Prospectuses and forms of application may be had on applying to the Bankers, the Solicitors, and at the Company's Offices, No. 65, Fenchurch-street.
Dated 11th December, 1883.
The directors of the company and their solicitors had already been in discussion with Margate Town Council about their plans. In May 1883, Messrs Stokes, Sanders, and Stokes, the solicitors, had written to the Town Council reporting that ‘the purchaser of the site of the Assembly Rooms had made up his mind that the public had no right to the colonnade; that he intended retaining 8ft of it, and that the council could purchase the remaining 11ft for £250’.21 This did not go down well with the Council: ‘Alderman Pickering said there could be no doubt whatever that the public had full right to the colonnade, and that the proprietor of the site of the old building had no claim to it. It was quite out of the question that the council should pay him a farthing, and he hoped the committee, in the interest of the town, would firmly assert their right to the pathway in question.

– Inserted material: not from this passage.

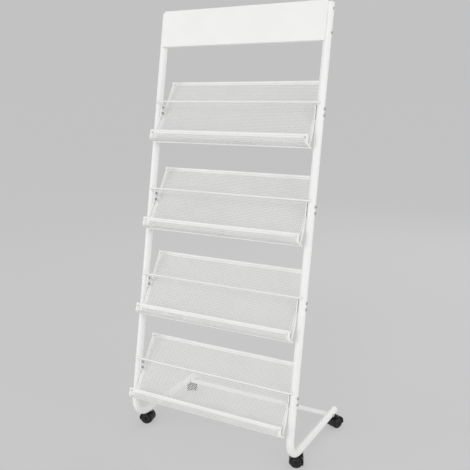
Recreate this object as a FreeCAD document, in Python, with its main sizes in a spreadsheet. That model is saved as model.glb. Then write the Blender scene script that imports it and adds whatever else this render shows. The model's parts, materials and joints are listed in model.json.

A resolution in accordance with this view was adopted’.21 The plans for the new Assembly Rooms were discussed by the Council in June and were approved by the General Purposes Committee, by 7 to 2, ‘provided that, as regarded the site of the colonnade, that approval was entirely without prejudice to the public right of way’.22
By March 1884 rapid progress was being made:23
The contractor is proceeding with the works in connection with the erection of the new assembly rooms in a very energetic manner. He has employed two gangs of workmen; one is for the day and the other for the night, when the electric light is introduced. It is supplied by the Gulcher Patent Electric Light Company, and there are seven brilliant lamps, each equal to 500 candles. The engine is of 10-horse power. As the lamps are suspended in the open air they do not shed an absolutely steady light, but it is considered to be the best electric light for out-door purposes. Hitherto there has been a lack of skilled workmen for the night time, notwithstanding that every arrangement has been made by the contractor for their comfort. A place furnished with seats, &c, and having a fire, has been erected for them. It is the wish of the contractor to have 50 workmen engaged during the night time, but at the present only about half that number are engaged. As it is intended to have the large hall complete by the commencement of the season, it is desirable that as many workmen as are convenient shall be engaged upon it. The central hall will be 112 feet long to the rear of the stage, and 50 feet wide. Along one side of it will be two refreshment rooms, each 50 feet in length by 20 feet in width, and there will also be a smoking room, 30 feet long, billiard room, &c.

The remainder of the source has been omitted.